2022 RIKARD Black Label Chardonnay


Our Black Label Chardonnay is only made in exceptional vintages, utilising the best fruit of the vintage to create an elegant wine that is fine-boned, subtle and restrained. It is made to be delicate and pretty, held by a persistent spine of acid in its youth. Whilst approachable young, it should slowly unravel with time to reveal even greater depth and complexity.

The ultra cool season of 2022 emphasised further the dichotomy of ripeness and style between fruit from varying elevations across the Orange wine region. Higher vineyards were harvested with incredible natural acidity and drive, ensuring wines that will naturally age and provide them with an intense citrus core. Lower elevations enabled the fruit to achieve greater physiological ripeness comparatively, which really helped fill out the mid-palate of the wines and add more approachability to them in their youth. A wealth of blending options therefore was provided to us.


2107 in stock


The 2022 Black Label Chardonnay is made up from three different vineyards ranging from 860-990m ASL. Only the free run portion of the press was utilised for this wine and the vast majority came from the first of multiple picks from each vineyard. There is 3 different clones of Chardonnay in the blend and the oak used for structure is all fine grained French oak and light to medium in toast.

COLOUR – Straw coloured

NOSE – Lemon meringue and French pastry. Hazelnut and nougat notes with some flinty reduction and toast. A savoury nose with lovely intensity.
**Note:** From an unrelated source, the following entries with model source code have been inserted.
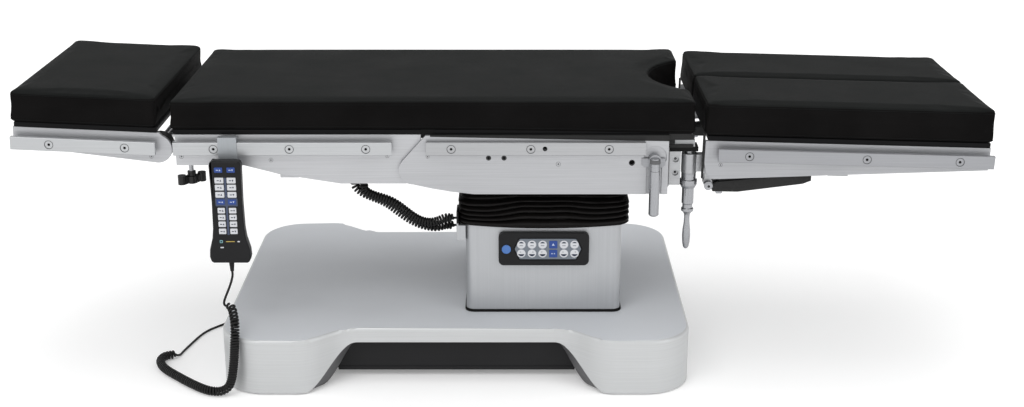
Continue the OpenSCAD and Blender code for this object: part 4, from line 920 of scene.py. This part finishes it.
def make_joint_trim():
    """Edge trim under the seat cushion, hinge ends, and the covers of the leg joints."""
    part("seat_edge_trim", "rubber", "seat", (-1, 1), [
        ([(-0.152, 0.5490), (-0.152, 0.5458), (0.3565, 0.5362), (0.3565, 0.5490)], 0.2480, 0.2572),
        (box(0.356, 0.5372, 0.4105, 0.5500), 0.2492, 0.2500),
        # A black block in the gap before the leg mount: painted shade
        (box(0.356, 0.5240, 0.3705, 0.5500), 0.2335, 0.2375),
        (box(0.3565, 0.5160, 0.4105, 0.5232), 0.2335, 0.2375)])
    # The belly panels' lower hem, and the wings of the locks behind their levers
    part("belly_hem", "chassis", "base", (-1, 1), [
        (box(BASE_X - 0.262, 0.0160, BASE_X + 0.262, 0.0240), 0.2832, 0.2790)])
    # The lock wings take the darkest rail steel: painted shade
    part("lock_wings", "rail_deep_shaded", "seat", (-1, 1), [
        ([(0.2990, 0.4985), (0.2990, 0.4840), (0.3040, 0.4790), (0.3440, 0.4790), (0.3490, 0.4840),
          (0.3490, 0.4985)], 0.2592, 0.2555)])
    for s, side in SIDES:
        swivel, strut = "leg_swivel_" + side, "strut_barrel_" + side
        lever_ring = circle_points(0.3260, s * 0.2720, 0.0117)
        collar = Shape().loft([[(x, y, z) for x, y in lever_ring] for z in (0.4918, 0.5000)])
        collar.make("lever_collar_" + side, "return", "lock_lever_" + side)
        part("swivel_web_" + side, "block", swivel, (s,), [
            (box(0.407, 0.4585, 0.441, 0.4840), 0.2245, 0.2060)])
        part("pin_cap_" + side, "turned", swivel, (s,), [
            (circle_points(0.4462, 0.4290, 0.0094), 0.2358, 0.2300),
            (circle_points(0.4462, 0.4290, 0.0066), 0.2366, 0.2340)])
        # Near-black disc: painted shade in the pin's socket
        part("pin_socket_" + side, "dark", swivel, (s,), [
            (circle_points(0.4472, 0.4284, 0.0028, 12), 0.2368, 0.2350)])
        # A black strip at the leg plate's end: painted shadow of the gap there
        part("leg_end_gap_shadow_" + side, "rubber", "leg_" + side, (s,), [
            ([(0.4285, 0.4500), (0.4325, 0.4490), (0.4345, 0.5500), (0.4300, 0.5500)], 0.2464, 0.2385)])
        part("strut_cover_" + side, "rubber", strut, (s,), [
            ([(0.4560, 0.4160), (0.5100, 0.4150), (0.6500, 0.4330), (0.6680, 0.4400), (0.6680, 0.4520),
              (0.6500, 0.4550), (0.4620, 0.4370)], 0.2325, 0.2010)])
        part("strut_stop_" + side, "turned", strut, (s,), [
            ([(0.4640, 0.4175), (0.4640, 0.4100), (0.4660, 0.4085), (0.4760, 0.4085), (0.4780, 0.4100),
              (0.4780, 0.4175)], 0.2250, 0.2110)])
        # The steel roller behind the hub disc takes rubber black: painted shade
        part("head_roller_" + side, "rubber", "head", (s,), [
            (circle_points(-0.7350, 0.5160, 0.0300), 0.2370, 0.2080)])


make_rigid()
make_arch_returns()
make_joint_trim()

# CAD nodes that stay, with their materials
for node, mat in {
    "floor_feet": "rubber", "power_pack": "pump", "outer_mast": "mast", "middle_mast": "mast",
    "inner_mast": "mast", "tilt_cross": "frame", "seat_frame": "frame", "back_frame": "frame",
    "head_prongs": "turned", "strut_rod_near": "turned", "strut_rod_far": "turned",
}.items():
    slots = NODES[node].data.materials
    slots.clear()
    slots.append(M[mat])


# Keys of the panel and of the hand control

KEY_DROPS = (0.018, 0.041, 0.0565, 0.0725, 0.0887, 0.1079, 0.1232, 0.1385, 0.1545)


def rect(cx, cz, w, h, r):
    return rounded_rect(cx - w / 2, cx + w / 2, cz - h / 2, cz + h / 2, r, 5)


def arc_slice(cx, cz, r, a0, a1):
    """A slice of a disc between two angles, closed by its chord."""
    turns = [math.radians(a0 + (a1 - a0) * k / 12) for k in range(13)]
    return [(cx + r * math.cos(a), cz + r * math.sin(a)) for a in turns]


def foil_outline(cx, cz, hw, hh):
    """The foil has a point at the middle of each end, and cut corners."""
    quarter = [(hw - 0.007, 0.013), (hw - 0.007, hh - 0.005), (hw - 0.012, hh)]
    points = []
    for s in (-1, 1):
        points.append((cx + s * hw, cz))
        points += [(cx + s * x, cz + s * z) for x, z in quarter]
        points += [(cx - s * x, cz + s * z) for x, z in reversed(quarter)]
    return points


def make_panel():
    cx, cz, y = 0.101, 0.280, -0.2253
    foil, white, blue, ink, light = [Shape() for _ in range(5)]
    foil.slab(foil_outline(cx, cz, 0.0742, 0.0247), y + 0.0012, y - 0.0002)

    def mark(shape, outline):
        shape.slab(outline, y - 0.0012, y - 0.0016, 0.0001)

    for i in range(6):
        odd = i % 2
        for way in (-1, 1):
            x, z = cx + (i - 2.5) * 0.0234, cz + way * 0.0104
            if i == 3:
                blue.slab(rect(x, z, 0.0182, 0.0176, 0.0016), y, y - 0.0014)
                if way > 0:
                    mark(light, [(x - 0.0032, z - 0.002), (x + 0.0032, z - 0.002), (x, z + 0.0035)])
                else:
                    mark(light, rect(x - 0.0026, z, 0.0026, 0.0026, 0.0006))
                    mark(light, rect(x + 0.0026, z, 0.0026, 0.0026, 0.0006))
                continue
            white.round_key(x, z, y, y - 0.0014, 0.0094, 0.0088)
            if way > 0:
                mark(ink, arc_slice(x, z + 0.0008, 0.0058, 25 + 6 * odd, 155 - 6 * odd))
                mark(ink, rect(x, z - 0.0022, 0.0076, 0.0011, 0.0003))
            else:
                mark(ink, arc_slice(x, z + 0.0012, 0.0072, 200, 340))
                mark(ink, rect(x - 0.002 + 0.004 * odd, z + 0.0038, 0.0030, 0.0011, 0.0003))
    foil.make("panel_foil_face", "foil", "base", "panel_foil")
    white.make("panel_keys", "keywhite", "base")
    blue.make("panel_keys_blue", "keyblue", "base")
    ink.make("panel_marks", "ink", "base")
    light.make("panel_marks_light", "inklight", "base")


def make_handset_keys():
    x0, y, top = -0.582, -0.310, 0.50675
    white, blue, strip, ink, light, amber, teal = [Shape() for _ in range(7)]
    strip.slab(rect(x0, top - 0.099, 0.0044, 0.128, 0.0012), y + 0.0004, y - 0.0004)
    strip.slab(rect(x0, top - 0.0893, 0.0470, 0.0182, 0.0020), y + 0.0004, y - 0.0005)
    for i, drop in enumerate(KEY_DROPS):
        z = top - drop
        out = 0.0132 if i == 0 else 0.0128 if i < 4 else 0.0120
        if i in (0, 4):
            key, mark, size = blue, light, (0.0172, 0.0112)
        else:
            key, mark, size = white, ink, (0.0188, 0.0126) if i < 4 else (0.0154, 0.0122)
        for s in (-1, 1):
            x = x0 + s * out
            key.slab(rect(x, z, *size, 0.0015), y, y - 0.0016, 0.0005)
            arrow = [(x + 0.0012, z + 0.0018 * s), (x + 0.0052, z + 0.0018 * s), (x + 0.0032, z - 0.0024 * s)]
            for outline in (rect(x - 0.0022, z, 0.0046, 0.0018, 0.0004), arrow[::-s]):
                mark.slab(outline, y - 0.0014, y - 0.00175, 0.0001)
    # Signal lamps below the keys
    z = top - 0.178
    for shape, dx, dz, w, h, r in (
            (teal, -0.0165, 0, 0.0064, 0.0064, 0.0008), (amber, 0.0028, 0, 0.0190, 0.0018, 0.0006),
            (white, 0.0205, 0, 0.0050, 0.0026, 0.0008), (white, -0.0155, -0.0135, 0.0072, 0.0026, 0.0008)):
        shape.slab(rect(x0 + dx, z + dz, w, h, r), y + 0.0004, y - 0.0006, 0.0002)
    ink.slab(rect(x0 - 0.0165, z, 0.0034, 0.0034, 0.0006), y, y - 0.0008, 0.0001)
    white.make("handset_keys_white", "keywhite", "hand_control", "handset_keys")
    blue.make("handset_keys_blue", "keyblue", "hand_control")
    strip.make("handset_strip", "strip", "hand_control")
    ink.make("handset_marks", "ink", "hand_control")
    light.make("handset_marks_light", "inklight", "hand_control")
    amber.make("handset_lamp_amber", "lamp", "hand_control")
    teal.make("handset_lamp_teal", "teal", "hand_control")


# Fasteners and seals

RAIL_Y, BOLT_Y, PLATE_Y, SEAT_PLATE_Y, HOLE_Y = -0.27012, -0.2680, -0.24612, -0.25612, -0.2475


def make_fasteners():
    """Parting lines round the rail bolts, small screws in the plates, and near-black discs in the sockets and
    behind the plain holes that paint their shade.
    """
    # Each section has the face of its plates, its bolts, and its screws as (x, z, radius, filled)
    sections = [
        ("seat", SEAT_PLATE_Y, [(-0.107, 0.522), (0.062, 0.522), (0.228, 0.522)],
         [(-0.158, 0.5015, 0.0038, 0), (-0.028, 0.4985, 0.0056, 1), (0.005, 0.4985, 0.0056, 1),
          (0.121, 0.485, 0.0052, 0)]),
        ("back", PLATE_Y, [(-0.611, 0.522), (-0.450, 0.522), (-0.288, 0.522)],
         [(-0.685, 0.4990, 0.0048, 0), (-0.494, 0.491, 0.0045, 0), (-0.245, 0.5005, 0.0045, 0)]),
        ("head", PLATE_Y, [turned_point(x, 0.522, HEAD_HUB, HEAD_LEAN) for x in (-0.959, -0.799)],
         [(-0.749, 0.4990, 0.0042, 0)]),
        ("leg", PLATE_Y, [turned_point(x, 0.508, LEG_HINGE, LEG_LEAN) for x in (0.526, 0.776, 0.974)],
         [(0.469, 0.4800, 0.0042, 0)]),
    ]
    for body, y, bolts, screws in sections:
        groove, dark = Shape(), Shape()
        for x, z in bolts:
            groove.ring(x, z, RAIL_Y, 0.0084, 0.0094)
            # Near-black disc: painted shade in the bolt's socket
            dark.disc(x, z, BOLT_Y, 0.0031, 12)
        # The screws' near-black centres paint the shade in their sockets
        for x, z, r, filled in screws:
            if filled:
                groove.disc(x, z, y, r)
                dark.disc(x, z, y - 0.0001, r * 0.55, 6)
            else:
                groove.ring(x, z, y, r - 0.0006, r)
                dark.disc(x, z, y, r * 0.35, 6)
        if body == "seat":
            # Near-black discs behind the plain holes: painted shade
            dark.disc(0.092, 0.523, HOLE_Y, 0.0058)
            dark.disc(0.278, 0.488, HOLE_Y, 0.0062)
            groove.ring(0.278, 0.488, y, 0.0055, 0.0066)
        if body == "leg":
            for side, pair in (("near", (groove, dark)), ("far", (groove.mirrored(), dark.mirrored()))):
                for shape, mat in zip(pair, ("groove", "dark")):
                    shape.make("leg_fasteners_" + mat + "_" + side, mat, "leg_" + side)
        else:
            for shape, mat in ((groove, "groove"), (dark, "dark")):
                shape.both_sides()
                shape.make(body + "_fasteners_" + mat, mat, body)


def make_seals():
    """The dark gasket at the column's foot, whose near-black also paints the contact shadow there, and the
    soft strip over the gap between the boards.
    """
    profile = [(-0.001, 0.1270), (0.0026, 0.1270), (0.0030, 0.1290), (0.0024, 0.1318),
               (0.0006, 0.1328), (-0.001, 0.1328)]
    loops = []
    for out, z in profile:
        ring = rounded_rect(-0.172, 0.172, -0.215, 0.215, 0.018, 8, out)
        loops.append([(COLUMN_X + x, y, z) for x, y in ring])
    gasket = Shape().loft(loops, first=False, last=False, closed=True)
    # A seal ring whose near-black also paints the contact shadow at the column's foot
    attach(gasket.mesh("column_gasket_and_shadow", "gasket", 50), "base")

    steps, half, top = 12, 0.2488, 0.5598
    loops = []
    for i in range(steps + 1):
        x = -0.1715 + 0.0290 * i / steps
        low = 0.5402 + 0.0022 * math.sin(math.pi * i / steps)
        loops.append([(x, -half, low), (x, half, low), (x, half, top), (x, -half, top)])
    strip = Shape().loft(loops).mesh("board_hinge_strip", "gasket", 50)
    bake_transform(strip)


make_panel()
make_handset_keys()
make_fasteners()
make_seals()


# Floor, lights and background

def make_floor():
    mesh = bpy.data.meshes.new("floor")
    s = 30
    mesh.from_pydata([(-s, -s, 0), (s, -s, 0), (s, s, 0), (-s, s, 0)], [], [(0, 1, 2, 3)])
    floor = new_object("floor", mesh)
    mat = bpy.data.materials.new("floor")
    mat.use_nodes = True
    tree = mat.node_tree
    tree.nodes.clear()
    out = tree.nodes.new("ShaderNodeOutputMaterial")
    diffuse = tree.nodes.new("ShaderNodeBsdfDiffuse")
    diffuse.inputs["Color"].default_value = (0.86, 0.86, 0.86, 1)
    glow = tree.nodes.new("ShaderNodeEmission")
    path = tree.nodes.new("ShaderNodeLightPath")
    seen = combine(tree, "MAXIMUM", path.outputs["Is Camera Ray"], path.outputs["Is Glossy Ray"])
    # The floor glows a little more far from the object, so that it stays white to the horizon
    place = tree.nodes.new("ShaderNodeTexCoord")
    far = tree.nodes.new("ShaderNodeVectorMath")
    far.operation = "LENGTH"
    tree.links.new(place.outputs["Object"], far.inputs[0])
    level = combine(tree, "MULTIPLY", seen, spread(tree, far.outputs["Value"], 0.22, 0.62, 1.0, 4.5))
    tree.links.new(level, glow.inputs["Strength"])
    add = tree.nodes.new("ShaderNodeAddShader")
    tree.links.new(diffuse.outputs["BSDF"], add.inputs[0])
    tree.links.new(glow.outputs["Emission"], add.inputs[1])
    tree.links.new(add.outputs["Shader"], out.inputs["Surface"])
    mesh.materials.append(mat)


def make_background():
    world = bpy.data.worlds.new("studio")
    scene.world = world
    world.use_nodes = True
    tree = world.node_tree
    tree.nodes.clear()
    out = tree.nodes.new("ShaderNodeOutputWorld")
    background = tree.nodes.new("ShaderNodeBackground")
    background.inputs["Color"].default_value = (1, 1, 1, 1)
    path = tree.nodes.new("ShaderNodeLightPath")
    level = spread(tree, path.outputs["Is Camera Ray"], 0.80, 1.0, 0.0, 1.0)
    tree.links.new(level, background.inputs["Strength"])
    tree.links.new(background.outputs["Background"], out.inputs["Surface"])


def area_light(name, at, aim, size, power):
    data = bpy.data.lights.new(name, "AREA")
    data.shape = "RECTANGLE"
    data.size = data.size_y = size
    data.energy = power
    lamp = bpy.data.objects.new(name, data)
    lamp.location = at
    lamp.rotation_euler = (Vector(aim) - Vector(at)).to_track_quat("-Z", "Y").to_euler()
    scene.collection.objects.link(lamp)


make_floor()
make_background()
area_light("key", (-1.6, -2.6, 3.4), (0, 0, 0.4), 2.4, 48)
area_light("fill", (2.6, -2.4, 1.6), (0, 0, 0.4), 2.0, 18)
area_light("top", (0.2, 0.6, 3.2), (0, 0, 0.5), 3.0, 30)
scene.view_settings.view_transform = "Standard"
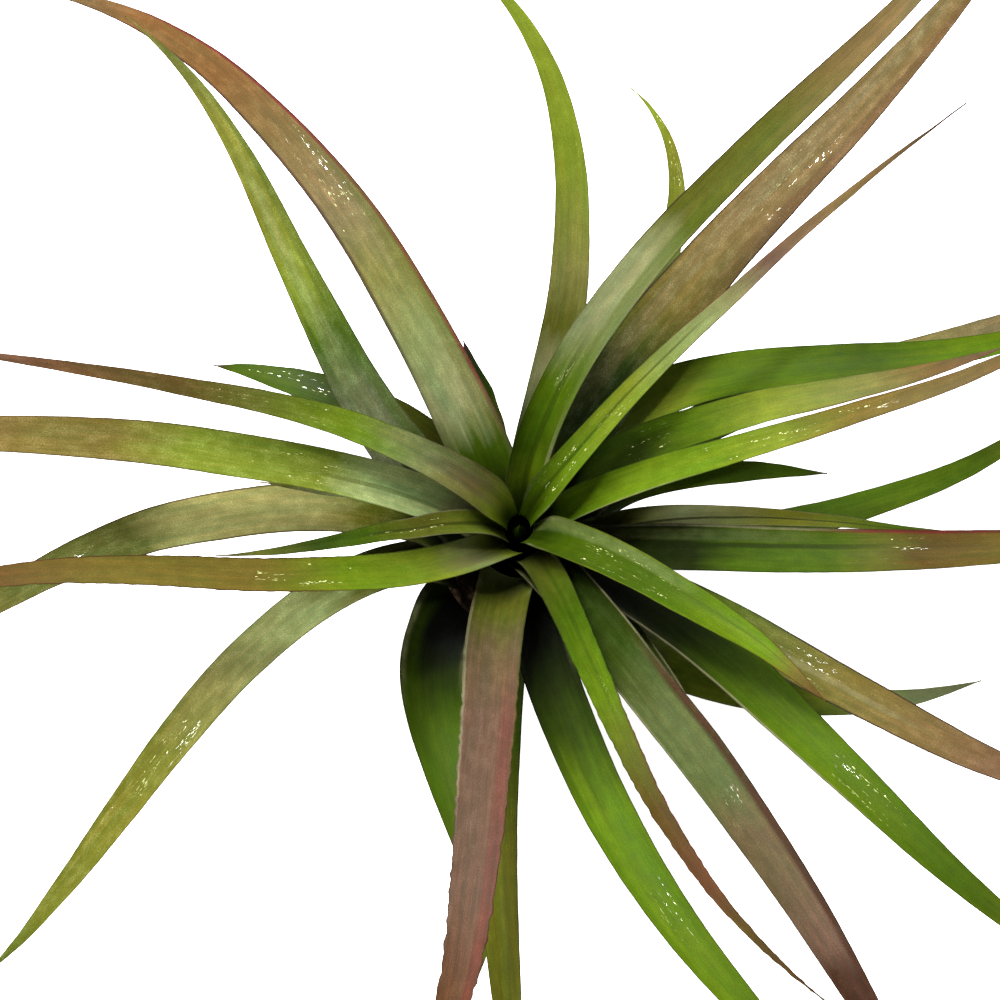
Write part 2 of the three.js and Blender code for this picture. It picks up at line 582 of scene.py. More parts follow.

PALATE –White peach and melon with yellow citrus. The palate has great intensity and persistence, a myriad of fruit and savoury notes wrapped around a lively acid core. There’s structure and grip there, some phenolics and barrel-char too. Long and ever evolving.

Winemaking notes:

  • Fruit from 3 different sites ranging from 860-990m above sea level
  • 3 separate picks from 3 different vineyard sites between 25th March and 12th April 2022
  • Handpicked into 10kg baskets
  • Chilled overnight, lightly pressed with no SO2, free run & pressings separated
  • Racked to barrels on full solids, approximately 37% new oak
  • Wild yeast ferment in 225L barriques with regular battonage for the first 3 months
  • Full natural malolactic fermentation, SO2 added thereafter
  • Elevage in barrel for 11 months with regular topping, occasional lees-stirring during this time
  • Racked & blended September 2023 into stainless steel tank on fine lees.
  • Naturally settled and further matured for 6 months in tank.